The senior policymaker said China should have closer cooperation with Japan and South Korea – which both have pro-Western governments – arguing that this would “not only meet our common goals and aspirations of our people,” but also benefit the region and the world in general.

The remarks were filmed during a panel discussion at the annual International Forum for Trilateral Cooperation, which took place on Monday in Qingdao, in China’s Shandong Province.

Some Western media outlets, such as CNN, reported on the video, accusing the diplomat of making “racialized comments” but without mentioning that the remarks were a critique of purported Western attitudes and attempts to appease them.

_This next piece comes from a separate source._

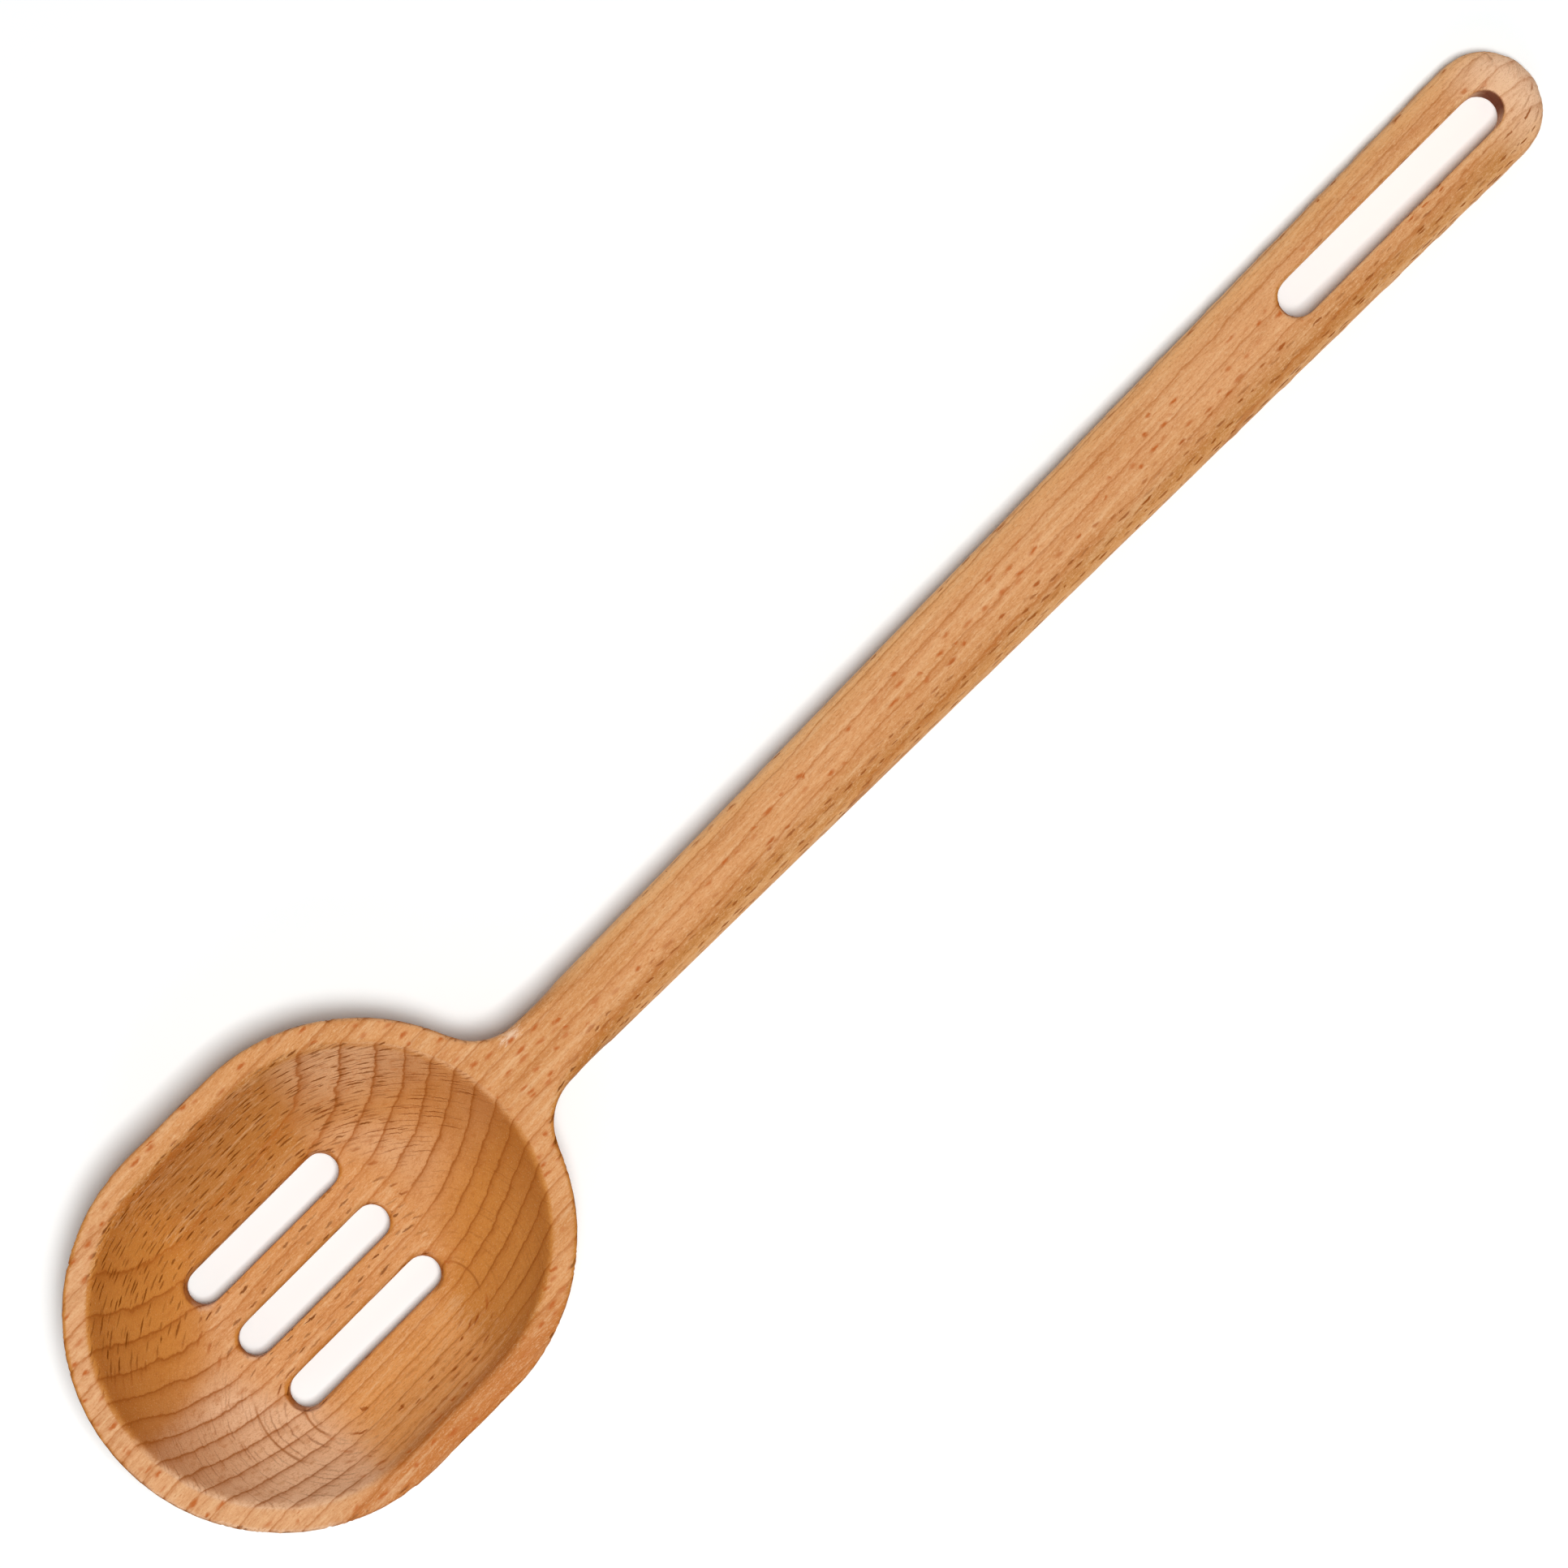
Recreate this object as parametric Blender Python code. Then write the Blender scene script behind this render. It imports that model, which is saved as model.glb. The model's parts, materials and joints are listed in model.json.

One pundit focused on Wang’s apparent call for ethnic solidarity between East Asians against the West, saying: “Imperial Japan really leaned into that as it expanded, eventually declaring a ‘Greater East Asia Co-Prosperity Sphere’, with conquest styled as win-win racial liberation.”

The throwback to World War II and Japanese ethnic cleansing in conquered parts of Asia, including China and Korea, came from Joel Atkinson, a professor specializing in Northeast Asian international politics at Hankuk University of Foreign Studies in Seoul. He suggested that the atrocities were an attempt “to replace Western influence with a new Japanese hegemony.”

Despite long-standing historical grievances, Japan and South Korea maintain close military ties in their roles as allies of the US, which views China as a strategic rival. Both have been hosting American troops on their soil for decades.